Hurricane opened recently, I went to see it with the Sage of Kettering. The film tells the story of the Polish 303 Squadron in the Battle of Britain. The film starts with Polish pilots working their way to England in the chaos of falling France. One pilot, with some Swiss ancestry, pretends to be a Swiss Swiss watch salesman, another steals a biplane from a French airforce aerodrome, a fine Czech pilot is also in the Squadron. They end up at RAF Northolt, sharing the base with a plotting station and hence a large number of WAAF personnel, with predictable consequences.

The Poles appear to be a ramshackle lot, lacking the discipline and bearing that the RAF expects. A Canadian officer is given the apparently thankless task of knocking them into what the RAF would recognise as ‘shape’, the pilots (many very experienced and some aces) are frustrated as they are kept back from action whilst they learn English and how to manage their fine steeds. There is some humour as a truculent Warrant Officer is brilliantly mis-translated by one of the pilots as he barks to his colleagues.

It should be said that whilst the Hurricane, Sir Sydney Camm’s wonderful, chubby little puncher is the nominal star of the film, with it featuring in all the fighting and airfield scenes, it hardly gets any mentions, except a passing comment that a pilot thinks it is wonderful. They start off with training flights and escorting Blenheim bombers (There is still one flying in the UK, for what those guys went through, here is a 1989 documentary). Some of the Polish pilots are sent off to bombers, despite their experience. From what I have read, at the time, RAF training didn’t include simulating combat or even gun firing for some pilots. The Poles harmonise their guns at around 150 yards, because they like to get close before firing.

After a bit of indisciplined flying (breaking mission orders by going to attack German aircraft), the squadron is declared operational and success starts to come, one pilot has the foresight to make a rudimentary chapel in an old hut. News of their success spreads, Air Chief Marshal Dowding and Sir Keith Park discuss the squadron and are pleased with it (there are no politicians in this film). They are not introduced, and the actor playing Dowding looks a bit more like Park than he does Dowding imho, but you eventually find out who they are).
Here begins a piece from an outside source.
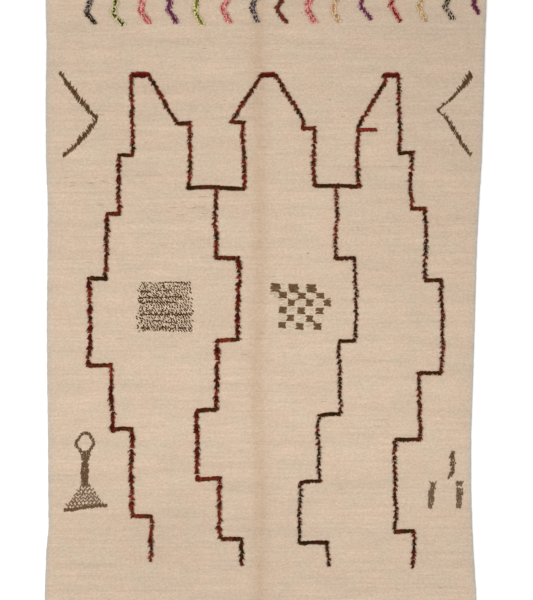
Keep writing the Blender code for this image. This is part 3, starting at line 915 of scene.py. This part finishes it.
def hatch_rows(draw):
    """Short rows of slanting stitches, brown and cream by turns. Most rows are set on by the
    stitches' slant, so they line up as long slants, but less and less well to the left."""
    bundles = []
    for number in range(HATCH_ROWS):
        share = number / HATCH_ROWS
        left = HATCH_LEFT - HATCH_SPREAD * share / 2 + draw.normal(0, 0.0024)
        width = HATCH_WIDTH + HATCH_SPREAD * share + draw.normal(0, 0.0024)
        steps = np.arange(2 * round(width / HATCH_PITCH))
        slip = draw.uniform(0, HATCH_PITCH) if draw.random() < OUT_OF_LINE else 0
        set_on = (number * HATCH_ROW * np.tan(-HATCH_LEAN) + slip) % HATCH_PITCH
        across = (steps + 0.5) * HATCH_PITCH / 2 + set_on
        inside = across < width
        across, brown = across[inside], (steps % 2 == 0)[inside]
        loose = 0.0008 + 0.0018 * (1 - across / width)
        across = left + across + loose * draw.normal(0, 1, len(across))
        y = HATCH_TOP - HATCH_ROW * (number + 0.5) + draw.normal(0, 0.0012, len(across))
        middle = wander(np.column_stack((across, y)))
        slant = HATCH_LEAN * np.where(draw.random(len(across)) < CONTRARY, -0.7, 1)
        slant = slant + draw.normal(0, 0.10, len(across))
        half = HATCH_ROW * draw.uniform(0.44, 0.62, len(across))
        kinds = (brown, BROWN_STITCH, HATCH_BROWN), (~brown, CREAM_STITCH, HATCH_CREAM)
        for picked, stitch, dye in kinds:
            given = middle[picked], slant[picked], half[picked]
            bundles.append(upright(*given, stitch, dye, draw))
    return bundles


def hatch_seams(draw):
    """Flat brown stitches that lie over the hatching in wandering lines across it."""
    bundles = []
    for seam in SEAMS:
        count = round(seam.fullness * (seam.end - seam.start) * HATCH_WIDTH / SEAM_PITCH)
        even = seam.start + (seam.end - seam.start) * (np.arange(count) + 0.5) / count
        x = HATCH_LEFT + HATCH_WIDTH * even + draw.normal(0, 0.0025, count)
        middle = np.column_stack((x, seam.y + draw.normal(0, 0.0018, count)))
        reach = np.column_stack((draw.uniform(0.002, 0.005, count), draw.normal(0, 0.0032, count)))
        ends = wander(middle - reach), wander(middle + reach)
        bundles.append(lay_stitches(*ends, SEAM_STITCH, HATCH_BROWN, draw))
    return bundles


draw = np.random.default_rng(70)
bundles = hatch_rows(draw) + hatch_seams(draw)
thread_x = np.linspace(THREAD_LEFT, THREAD_RIGHT, 10)
thread_y = THREAD_Y + 0.003 * np.sin((thread_x - THREAD_LEFT) * 32)
thread = np.column_stack((thread_x, thread_y))
thread_ends = thread[:-1], thread[1:] + (0.002, 0)
bundles.append(lay_stitches(*thread_ends, THREAD_STITCH, HATCH_BROWN, draw))
lay_yarns("hatched_square", bundles)


# --------------------------------------
# The chequered sign: six rows of small brown squares with squares of a paler, cooler cream wool
# between them. Each square is a few lines of stitches. In all rows but the first these are
# longest at its top and foot, so its corners stand out.

PALE = (0.635, 0.528, 0.395)
CHECK_BROWN = (0.162, 0.091, 0.041)
CHECK_LINE = 0.0034  # from one line of a square's stitches to the next
CHECK_YARN = 0.005  # what the yarn's own thickness adds to a square's height
CHECK_OVERLAP = 0.003  # how far past a square's middle each half of a line begins
CHECK_STITCH = Stitch(0.0026, 0.0060, 0.6)
PALE_STITCH = Stitch(0.0004, 0.0046, 0.6)
TAIL_STITCH = Stitch(0.0026, 0.0044, 0.4)

# A row's middle, its first brown square, their pitch and number, its first pale one and their
# number, a square's width and height, and its width at the waist as a share of that
CheckRow = namedtuple("CheckRow", "y x pitch count pale_x pales wide tall waist")
CHECK_ROWS = (
    CheckRow(0.054, 0.032, 0.0620, 3, 0.064, 2, 0.032, 0.027, 1.14),
    CheckRow(0.029, 0.057, 0.0645, 3, 0.025, 3, 0.029, 0.020, 0.88),
    CheckRow(0.003, 0.086, 0.0625, 3, 0.056, 3, 0.028, 0.021, 0.78),
    CheckRow(-0.023, 0.058, 0.0635, 3, 0.089, 2, 0.029, 0.020, 0.85),
    CheckRow(-0.049, 0.087, 0.0660, 2, 0.056, 3, 0.028, 0.023, 0.75),
    CheckRow(-0.076, 0.059, 0.0605, 3, 0.089, 2, 0.028, 0.020, 0.85),
)
TAILS = (  # strands carried from one square to the next: from and to
    (0.206, 0.012, 0.226, 0.021),
    (0.100, 0.013, 0.118, 0.019),
    (0.078, 0.020, 0.086, 0.010),
    (0.142, 0.018, 0.152, 0.010),
    (0.166, -0.058, 0.174, -0.072),
    (0.166, -0.086, 0.196, -0.090),
)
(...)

The Poles have a constant awareness of the horrors being visited on their homeland, going to the Polish government-in-exile offices for invariably bad news of relatives executed, which the film shows in grim ‘flashback’, one shot by firing squad, another NKVD-style, another hanged. The contrast with the attitude of the British, who seem to regard the war almost as an unpleasantness is brought out with a trip to the Dorchester where Society ladies treat the pilots to a reception in their honour, which turns out to be an awkward occasion. A press visit to the Squadron ends with one reporter getting punched for ghoulishness. The generally good publicity leads Dowding to hope out loud that it might induce friendly volunteer pilots from overseas to turn up and help. Relations with the Poles and British crews aren’t good at the start, but they improve. May I digress? There is a little bit of a sub-plot with a passing incident of ‘domestic violence’ towards a WAAF, which may explain why there was an advert in the trailers for Women’s Aid, which to me gave the misleading impression that only men commit domestic violence, the man in the trailer hits the woman, but he vapes rather than smokes, you can’t show really bad things you know. In the film, everyone seems to smoke, well, not when refuelling.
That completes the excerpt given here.